### Source excerpt
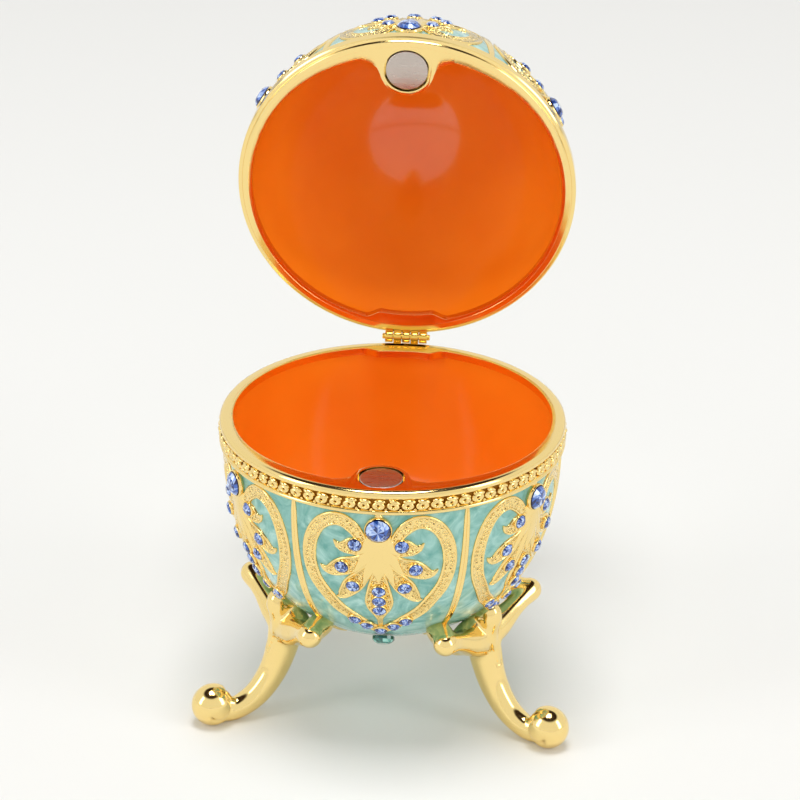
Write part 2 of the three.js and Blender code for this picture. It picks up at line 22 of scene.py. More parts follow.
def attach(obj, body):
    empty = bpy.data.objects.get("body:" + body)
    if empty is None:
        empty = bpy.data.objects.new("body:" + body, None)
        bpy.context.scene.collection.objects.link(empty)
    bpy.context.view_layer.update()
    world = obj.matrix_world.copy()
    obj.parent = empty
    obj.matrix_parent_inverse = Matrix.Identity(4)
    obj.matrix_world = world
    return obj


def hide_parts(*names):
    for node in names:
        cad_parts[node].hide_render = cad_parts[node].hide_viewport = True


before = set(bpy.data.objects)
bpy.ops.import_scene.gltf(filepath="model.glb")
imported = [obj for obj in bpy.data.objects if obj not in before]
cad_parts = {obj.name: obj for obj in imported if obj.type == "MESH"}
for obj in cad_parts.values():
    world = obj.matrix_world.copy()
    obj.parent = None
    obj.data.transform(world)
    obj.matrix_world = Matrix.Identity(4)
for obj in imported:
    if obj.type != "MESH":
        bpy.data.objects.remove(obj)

log = logging.getLogger("egg_box")

MM = 0.001
PANELS = 6
PANEL_DEG = 360 / PANELS
MM_PER_DEG = 0.5  # near the rim: puts a band's degrees on one scale with its millimetres
MIX_FIRST, MIX_SECOND, MIX_RESULT = 6, 7, 2  # the Mix node's colour sockets
Place = Callable[[int, int], Vector]
Stamp = Callable[[int, int], tuple[float, float, float]]
Path = tuple[tuple[float, ...], ...]


# ---------------------------------------------------------------- colour and nodes
def linear(hex_colour: str) -> tuple[float, float, float, float]:
    """Turns an sRGB hex colour into linear red, green, blue and alpha.

    Args:
        hex_colour: Six hex digits after a hash sign.

    Returns:
        The linear colour with an alpha of 1.
    """
    values = [int(hex_colour[i:i + 2], 16) / 255 for i in (1, 3, 5)]
    return (*(v / 12.92 if v <= 0.04045 else ((v + 0.055) / 1.055) ** 2.4 for v in values), 1.0)


def add_node(tree: bpy.types.NodeTree, kind: str, inputs: dict[str | int, object] | None = None,
             stops: Sequence[tuple[float, Sequence[float]]] = (), **settings: object) -> bpy.types.Node:
    """Adds a node with its settings and links.

    Args:
        tree: The node tree that takes the node.
        kind: The node's type name, without its ShaderNode.
        inputs: Socket name or index to a value, or to the output socket that feeds it.
        stops: For a colour ramp, its positions and linear colours, in order.
        settings: Properties of the node itself.

    Returns:
        The new node.
    """
    node = tree.nodes.new(f"ShaderNode{kind}")
    for key, value in settings.items():
        setattr(node, key, value)
    for key, value in (inputs or {}).items():
        if isinstance(value, bpy.types.NodeSocket):
            tree.links.new(value, node.inputs[key])
        else:
            node.inputs[key].default_value = value
    if stops:
        ramp = node.color_ramp.elements
        ramp[0].position, ramp[1].position = stops[0][0], stops[-1][0]
        for position, _ in stops[1:-1]:
            ramp.new(position)
        for element, (_, colour) in zip(ramp, stops):
            element.color = colour
    return node


@dataclass(frozen=True)
class Finish:
    """A surface finish: its name, its shader's constants and the nodes that vary it."""

    name: str
    colour: str
    roughness: float
    metallic: float = 0.0
    coat: float = 0.0
    coat_roughness: float = 0.04

    def vary(self, tree: bpy.types.NodeTree, shader: bpy.types.Node) -> None:
        """Adds this finish's own pattern to its shader; the plain finish has none."""

    def make(self) -> bpy.types.Material:
        """Builds the finish's material, once for each name.

        Returns:
            The material.
        """
        found = bpy.data.materials.get(self.name)
        if found:
            return found
        material = bpy.data.materials.new(self.name)
        material.use_nodes = True
        shader = material.node_tree.nodes["Principled BSDF"]
        for socket, value in (("Base Color", linear(self.colour)), ("Roughness", self.roughness),
                              ("Metallic", self.metallic), ("Coat Weight", self.coat),
                              ("Coat Roughness", self.coat_roughness)):
            shader.inputs[socket].default_value = value
        self.vary(material.node_tree, shader)
        return material


@dataclass(frozen=True)
class GoldPlate(Finish):
    """Polished gold plate over a zinc casting: bright, a little wavy, ring-stamped on its bands."""

    wave_mm: float = 5.0
    wave_height_mm: float = 0.12
    stamp_mm: float = 0.78
    stamp_height_mm: float = 0.14
    scatter: float = 0.55
    ring: tuple[tuple[float, float], ...] = (
        (0.08, 0.0), (0.18, 0.3), (0.28, 1.0), (0.36, 0.9), (0.46, 0.35), (0.6, 0.25))
    pit: tuple[float, float] = (0.08, 0.2)
    # Painted shade in the stamps' pits: the cell tones that take it, and its dark brown.
    shaded_pits: tuple[float, float] = (0.45, 0.9)
    pit_shade_colour: str = "#3A2206"

    def vary(self, tree: bpy.types.NodeTree, shader: bpy.types.Node) -> None:
        """Waves the plate slightly, stamps rings where the third part of "stamp" is 1, and paints shade
        into some of their pits.

        Args:
            tree: The material's node tree.
            shader: The shader that the pattern feeds.
        """
        where = add_node(tree, "TexCoord").outputs["Object"]
        wave = add_node(tree, "TexNoise",
                        {"Vector": where, "Scale": 1 / (self.wave_mm * MM), "Detail": 1.0})
        strip = add_node(tree, "Attribute", attribute_name="stamp").outputs["Vector"]
        punched = add_node(tree, "SeparateXYZ", {"Vector": strip}).outputs["Z"]
        stamps = add_node(tree, "TexVoronoi", {"Vector": strip, "Scale": 1 / self.stamp_mm,
                                               "Randomness": self.scatter},
                          voronoi_dimensions="2D")
        ring = add_node(tree, "ValToRGB", {"Fac": stamps.outputs["Distance"]},
                        stops=[(far, (level, level, level, 1)) for far, level in self.ring])
        tone = add_node(tree, "SeparateColor", {"Color": stamps.outputs["Color"]})
        chosen = add_node(tree, "MapRange",
                          {"Value": tone.outputs[0], "From Min": self.shaded_pits[0],
                           "From Max": self.shaded_pits[1]})
        pit = add_node(tree, "MapRange",
                       {"Value": stamps.outputs["Distance"], "From Min": self.pit[0],
                        "From Max": self.pit[1], "To Min": 1.0, "To Max": 0.0})
        # Painted shade: stamped pits picked at random by their cell's tone are mixed towards dark
        # brown.
        deep = add_node(tree, "Math", {0: pit.outputs["Result"], 1: chosen.outputs["Result"]},
                        operation="MULTIPLY")
        shade = add_node(tree, "Math", {0: deep.outputs[0], 1: punched}, operation="MULTIPLY")
        mix = add_node(tree, "Mix", {"Factor": shade.outputs[0], MIX_FIRST: linear(self.colour),
                                     MIX_SECOND: linear(self.pit_shade_colour)}, data_type="RGBA")
        relief = add_node(tree, "Math", {0: ring.outputs["Color"], 1: punched},
                          operation="MULTIPLY")
        ripple = add_node(tree, "Bump", {"Height": wave.outputs["Fac"], "Strength": 0.5,
                                         "Distance": self.wave_height_mm * MM})
        punch = add_node(tree, "Bump", {"Height": relief.outputs[0], "Strength": 0.9,
                                        "Distance": self.stamp_height_mm * MM,
                                        "Normal": ripple.outputs["Normal"]})
        tree.links.new(mix.outputs[MIX_RESULT], shader.inputs["Base Color"])
        tree.links.new(punch.outputs["Normal"], shader.inputs["Normal"])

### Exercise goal
Return, please, the lines of the data from the first through the line containing "for node in", both kept, exactly as they stand and nothing more.

### The answer
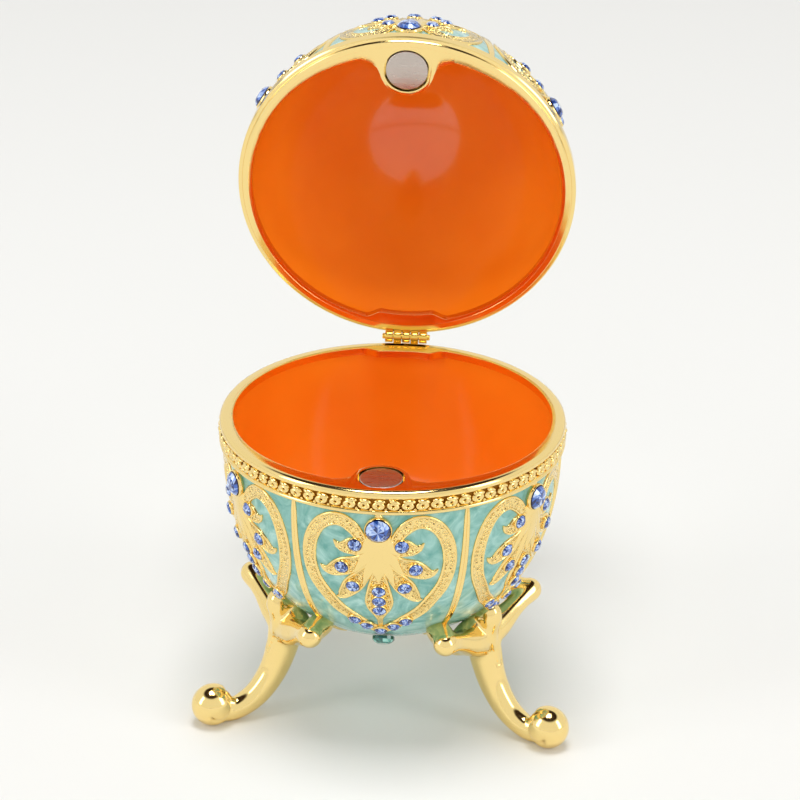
Write part 2 of the three.js and Blender code for this picture. It picks up at line 22 of scene.py. More parts follow.
def attach(obj, body):
    empty = bpy.data.objects.get("body:" + body)
    if empty is None:
        empty = bpy.data.objects.new("body:" + body, None)
        bpy.context.scene.collection.objects.link(empty)
    bpy.context.view_layer.update()
    world = obj.matrix_world.copy()
    obj.parent = empty
    obj.matrix_parent_inverse = Matrix.Identity(4)
    obj.matrix_world = world
    return obj


def hide_parts(*names):
    for node in names:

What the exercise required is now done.